Sydney FC opened their Asian Champions League Group H campaign with a goal-less 0-0 draw against South Korea’s Ulsan Hyundai at Jubilee Stadium on Wednesday night.
The match was one that struggled for highlights, though Sydney had the better of proceedings but could not muster up any clear-cut opportunities with their dominance in possession.
Ulsan, also known as the Tigers, appeared more concerned with losing rather than trying to win, and conceded the ball to Sydney without threatening to make any inroads themselves.
The Sky Blues will regret those missed chances, but a draw is not the worst start they could have had; for that they only need to look at their Australian counterparts Melbourne Victory who fell to Daegu the night before.
Sky Blues fail to make their chances count
Sydney go into this group with quite little expectation from the general public. The Chinese and Japanese champions, as well as Ulsan, all promise their own tough tests. With that kind of context, a draw is not a bad result, however manager Steve Corica will know that, for the most part, his side was on the front foot and he will be ruing the inability to make it count.
Ulsan looked more focused on remaining resolute at the back and defending a draw rather than look to win and risking themselves on the counter. There were some dicey moments to do with the goalkeeper’s distribution, powerless in the battle against nature as the wind dragged the ball closer to his own goal than the halfway line.
They pressured the opposition defence and limited the opportunities that the Koreans had, with most of their strikes being taken from distance. Sydney’s key men of the likes of Milos Ninkovic, Reza Ghoochannejhad and Adam Le Fondre all had shots at goal, but lacked the clinical touch to find the back of the net.
Although they got into the right positions, as Australian teams will know quite well, the ACLis a competition in which teams need to make the most of the slimmest of margins. Sydney were unable to do that last night and it is a part of their attack they will need to fix before their next match against Kawasaki Frontale.
— Sydney FC (@SydneyFC) March 6, 2019
Wing-backs fail to make chances
Both the Sky Blues and the Tigers rely on their wing-backs providing width and creating overlaps to create numerical advantages in wide positions. It was likely then, that the performances of the widest defenders would be an indicator of how the match would pan out.

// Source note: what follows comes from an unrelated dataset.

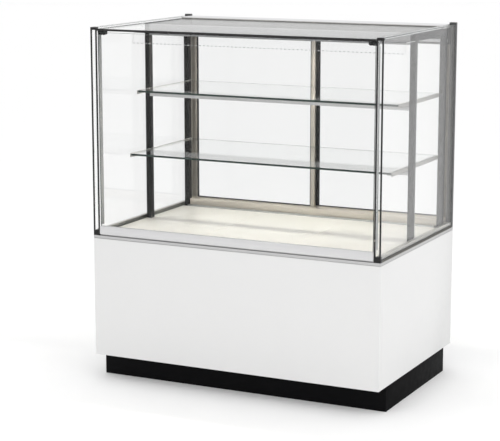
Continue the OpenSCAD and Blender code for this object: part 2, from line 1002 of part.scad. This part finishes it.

The full-backs were unsuccessful in finding dangerous positions, with Ulsan’s being unusually defensive while Sydney’s Rhyan Grant and Michael Zullo were not able to find the final ball for their forwards to latch on to.
Early on, it appeared that this might not be the case after Zullo found Le Fondre for a clean header, but the Englishman missed the target and that was to be the best opportunity the pair would create.
The Australian wing-backs had to do much better in the final third. If they are to be a true attacking threat, they need the wide pair to be at their best.
Focus now on Japan
The Sky Blues will be encouraged by their performance and how they dominated proceedings throughout the day, even if they failed to achieve the ideal result. A draw at home is not a bad result, but it does enhance the importance of their next match as the Australian minor premiers will meet Kawasaki, the Japanese champions, in Japan next week.
Travelling away has always been an issue for Australian teams, though Sydney did show some improvements last season as they took four points from their three games. A poor display at home is what resulted in their failure to make it out of the group, so this year they will need to replicate those strong performances on the road while finding points at home, too.
Kawasaki will almost certainly be a bigger challenge for Sydney than Ulsan, and the back-to-back J1 champions will be eager for a positive showing this time around in Asia having failed to win a group game last campaign.
However, if Sydney play like they did at Jubilee but create just a couple of clear chances that the forwards can put into the back of the net, Corica will know his team can leave Japan with a positive result.